_WHAT YOU WILL DO_
Repeat the listing in full. Nothing may be added or left out.

[Begin]

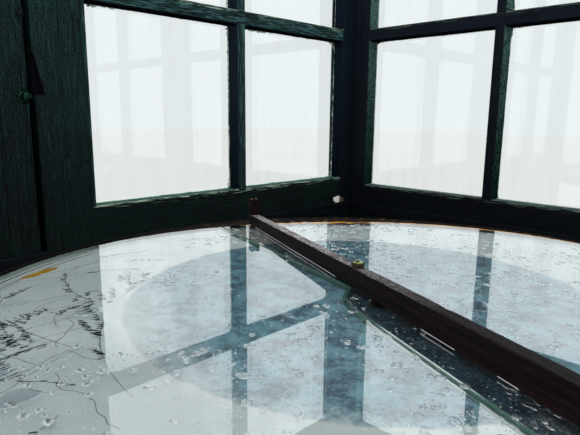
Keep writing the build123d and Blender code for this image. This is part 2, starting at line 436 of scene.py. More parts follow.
def crackMask(place):  # 1 in the open cracks
    whole = 0.0
    run = room["north"] - place.y
    wander = (cloud(place, 26, detail=3) - 0.5) * 0.004
    for crack in cracks:
        level = place.z - crack["middle"]
        bow = level * level * crack["bow"]
        away = run - (crack["run"] - bow)
        away = abs(away + wander)
        line = between(away, crack["width"], crack["width"] * 0.4)
        inside = between(abs(level), crack["half"], crack["half"] * 0.8)
        whole = larger(whole, line * inside)
    return whole


def wallDepth(side, place):  # 0 at a wall's inner face, 1 at the glass
    start = room[side]
    reach = sashSizes["glassDepth"]
    if side == "west":
        return between(place.x, start, start - reach)
    return between(place.y, start, start + reach)


def sashFinish(side, place, colour, fibre, settings):  # faces across the wall, ledges, worn edge; painted shade on west jambs, undersides and towards the sill, and a painted glow on ledges by the glass
    normal = objectNormal()
    flat = abs(normal.part("X" if side == "west" else "Y"))
    aside = abs(normal.part("Y" if side == "west" else "X"))
    upward = normal.z
    fine = cloud(place, 260, detail=4, rough=0.75)
    muntins = betweenStiles(side, place) * between(flat, 0.6, 0.9)
    streak = muntins * between(fibre, 0.50, 0.60)
    # painted light and shade by the way a face is turned: west jambs take a greyer, bluer tone,
    # undersides go near black, and jambs and undersides lose their shine
    jamb = between(aside, 0.5, 0.8)
    under = between(upward, -0.5, -0.8)
    if side == "west":
        foot = room["sashFoot"] + windows[side]["bottomRail"]
        streak = streak * between(place.z, foot - 0.001, foot + 0.001)
        colour = blend(streak, colour, settings["streak"])
        colour = blend(jamb * 0.85, colour, settings["reveal"])
        # painted shade: the corner stile is darkened towards the shaded paint
        corner = between(place.y, room["north"] - 0.052, room["north"] - 0.049)
        colour = blend(corner * 0.8, colour, shadePaint["colour"])
    else:
        green, pale = settings["jamb"]
        high = between(place.z, room["sashFoot"], room["sashHead"] - 0.3)
        spots = cloud(stretched(place, (1, 1, 0.6)), 250, detail=4, rough=0.8)
        spots = spots + high * 0.14
        speckled = blend(between(spots, 0.55, 0.64), green, pale)
        colour = blend(jamb, colour, speckled)
    colour = lowShadeTone(place, blend(under, colour, settings["under"]))
    # upward faces take the ledge tones: nearest the glass a painted glow of light from behind it,
    # towards the room pale worn streaks
    dark, glassGlow, worn = settings["ledge"]
    depth = wallDepth(side, place)
    inner = between(depth, 0.62, 0.76) * between(fine, 0.36, 0.50)
    front = between(depth, 0.34, 0.24) * between(fibre, 0.50, 0.58)
    ledge = blend(inner, dark, glassGlow)
    ledge = blend(front, ledge, worn)
    colour = blend(between(upward, 0.45, 0.6), colour, ledge)
    rubbed = arrisMask(side, place) * between(flat, 0.6, 0.9)
    share = 0.9 if side == "west" else 0.3
    streaks = rubbed * share * between(fibre, 0.56, 0.62)
    if side == "west":
        colour = blend(crackMask(place), colour, settings["gap"])
    return blend(streaks, colour, settings["line"]), larger(jamb, under)


def paintedTimber(name, direction, side=None, wear=0.5, fade=0.0, settings=None, darkens=False):
    settings = settings or greenPaint
    material = newMaterial(name)
    place = objectPlace()
    fibre, check = grainPattern(direction, place)
    if side:
        across = "y" if side == "west" else "x"
        mask = railMask(side, place)
        level, levelCheck = grainPattern(across, place)
        fibre = blend(mask, fibre, level)
        check = blend(mask, check, levelCheck)
    broad = cloud(place, 4.5, detail=5, rough=0.6)
    mottle = cloud(place, 230, detail=3, rough=0.7)
    tone = between(broad * 0.6 + fibre * 0.4, 0.42, 0.60)
    colour = blend(tone, settings["deep"], settings["colour"])
    lift = between(fibre, 0.54, 0.72) * (0.75 + fade)
    colour = blend(lift, colour, settings["faded"])
    speck = between(mottle, 0.50, 0.62) * 0.32
    colour = blend(speck, colour, settings["faded"])
    pits = between(mottle, 0.48, 0.40) * 0.5
    colour = blend(pits, colour, settings["gap"])
    colour = blend(check, colour, settings["gap"])
    edge = wornEdges(0.0025)
    rub = edge * between(cloud(place, 34, detail=5, rough=0.7), 0.62 - 0.2 * wear, 0.75)
    rub = rub * wear
    shine = 0.08
    if side:
        # jambs and undersides, painted in shade, lose their shine
        colour, shadedFaces = sashFinish(side, place, colour, fibre, settings)
        shine = (1.0 - shadedFaces) * shine
    elif darkens:
        # painted shade towards the sill
        colour = lowShadeTone(place, colour)
    colour = blend(rub, colour, settings["wood"])
    fill({"Base Color": colour, "Specular IOR Level": shine})
    low, high = settings["roughness"]
    fill({"Roughness": mottle * (high - low) + low})
    height = fibre - check * 1.6
    fill({"Normal": relief(height, 0.0012, 0.9)})
    return material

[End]

_WRITTEN RESPONSE_
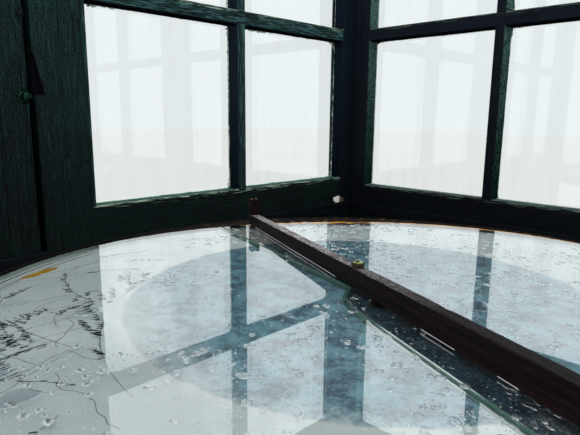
Keep writing the build123d and Blender code for this image. This is part 2, starting at line 436 of scene.py. More parts follow.
def crackMask(place):  # 1 in the open cracks
    whole = 0.0
    run = room["north"] - place.y
    wander = (cloud(place, 26, detail=3) - 0.5) * 0.004
    for crack in cracks:
        level = place.z - crack["middle"]
        bow = level * level * crack["bow"]
        away = run - (crack["run"] - bow)
        away = abs(away + wander)
        line = between(away, crack["width"], crack["width"] * 0.4)
        inside = between(abs(level), crack["half"], crack["half"] * 0.8)
        whole = larger(whole, line * inside)
    return whole


def wallDepth(side, place):  # 0 at a wall's inner face, 1 at the glass
    start = room[side]
    reach = sashSizes["glassDepth"]
    if side == "west":
        return between(place.x, start, start - reach)
    return between(place.y, start, start + reach)


def sashFinish(side, place, colour, fibre, settings):  # faces across the wall, ledges, worn edge; painted shade on west jambs, undersides and towards the sill, and a painted glow on ledges by the glass
    normal = objectNormal()
    flat = abs(normal.part("X" if side == "west" else "Y"))
    aside = abs(normal.part("Y" if side == "west" else "X"))
    upward = normal.z
    fine = cloud(place, 260, detail=4, rough=0.75)
    muntins = betweenStiles(side, place) * between(flat, 0.6, 0.9)
    streak = muntins * between(fibre, 0.50, 0.60)
    # painted light and shade by the way a face is turned: west jambs take a greyer, bluer tone,
    # undersides go near black, and jambs and undersides lose their shine
    jamb = between(aside, 0.5, 0.8)
    under = between(upward, -0.5, -0.8)
    if side == "west":
        foot = room["sashFoot"] + windows[side]["bottomRail"]
        streak = streak * between(place.z, foot - 0.001, foot + 0.001)
        colour = blend(streak, colour, settings["streak"])
        colour = blend(jamb * 0.85, colour, settings["reveal"])
        # painted shade: the corner stile is darkened towards the shaded paint
        corner = between(place.y, room["north"] - 0.052, room["north"] - 0.049)
        colour = blend(corner * 0.8, colour, shadePaint["colour"])
    else:
        green, pale = settings["jamb"]
        high = between(place.z, room["sashFoot"], room["sashHead"] - 0.3)
        spots = cloud(stretched(place, (1, 1, 0.6)), 250, detail=4, rough=0.8)
        spots = spots + high * 0.14
        speckled = blend(between(spots, 0.55, 0.64), green, pale)
        colour = blend(jamb, colour, speckled)
    colour = lowShadeTone(place, blend(under, colour, settings["under"]))
    # upward faces take the ledge tones: nearest the glass a painted glow of light from behind it,
    # towards the room pale worn streaks
    dark, glassGlow, worn = settings["ledge"]
    depth = wallDepth(side, place)
    inner = between(depth, 0.62, 0.76) * between(fine, 0.36, 0.50)
    front = between(depth, 0.34, 0.24) * between(fibre, 0.50, 0.58)
    ledge = blend(inner, dark, glassGlow)
    ledge = blend(front, ledge, worn)
    colour = blend(between(upward, 0.45, 0.6), colour, ledge)
    rubbed = arrisMask(side, place) * between(flat, 0.6, 0.9)
    share = 0.9 if side == "west" else 0.3
    streaks = rubbed * share * between(fibre, 0.56, 0.62)
    if side == "west":
        colour = blend(crackMask(place), colour, settings["gap"])
    return blend(streaks, colour, settings["line"]), larger(jamb, under)


def paintedTimber(name, direction, side=None, wear=0.5, fade=0.0, settings=None, darkens=False):
    settings = settings or greenPaint
    material = newMaterial(name)
    place = objectPlace()
    fibre, check = grainPattern(direction, place)
    if side:
        across = "y" if side == "west" else "x"
        mask = railMask(side, place)
        level, levelCheck = grainPattern(across, place)
        fibre = blend(mask, fibre, level)
        check = blend(mask, check, levelCheck)
    broad = cloud(place, 4.5, detail=5, rough=0.6)
    mottle = cloud(place, 230, detail=3, rough=0.7)
    tone = between(broad * 0.6 + fibre * 0.4, 0.42, 0.60)
    colour = blend(tone, settings["deep"], settings["colour"])
    lift = between(fibre, 0.54, 0.72) * (0.75 + fade)
    colour = blend(lift, colour, settings["faded"])
    speck = between(mottle, 0.50, 0.62) * 0.32
    colour = blend(speck, colour, settings["faded"])
    pits = between(mottle, 0.48, 0.40) * 0.5
    colour = blend(pits, colour, settings["gap"])
    colour = blend(check, colour, settings["gap"])
    edge = wornEdges(0.0025)
    rub = edge * between(cloud(place, 34, detail=5, rough=0.7), 0.62 - 0.2 * wear, 0.75)
    rub = rub * wear
    shine = 0.08
    if side:
        # jambs and undersides, painted in shade, lose their shine
        colour, shadedFaces = sashFinish(side, place, colour, fibre, settings)
        shine = (1.0 - shadedFaces) * shine
    elif darkens:
        # painted shade towards the sill
        colour = lowShadeTone(place, colour)
    colour = blend(rub, colour, settings["wood"])
    fill({"Base Color": colour, "Specular IOR Level": shine})
    low, high = settings["roughness"]
    fill({"Roughness": mottle * (high - low) + low})
    height = fibre - check * 1.6
    fill({"Normal": relief(height, 0.0012, 0.9)})
    return material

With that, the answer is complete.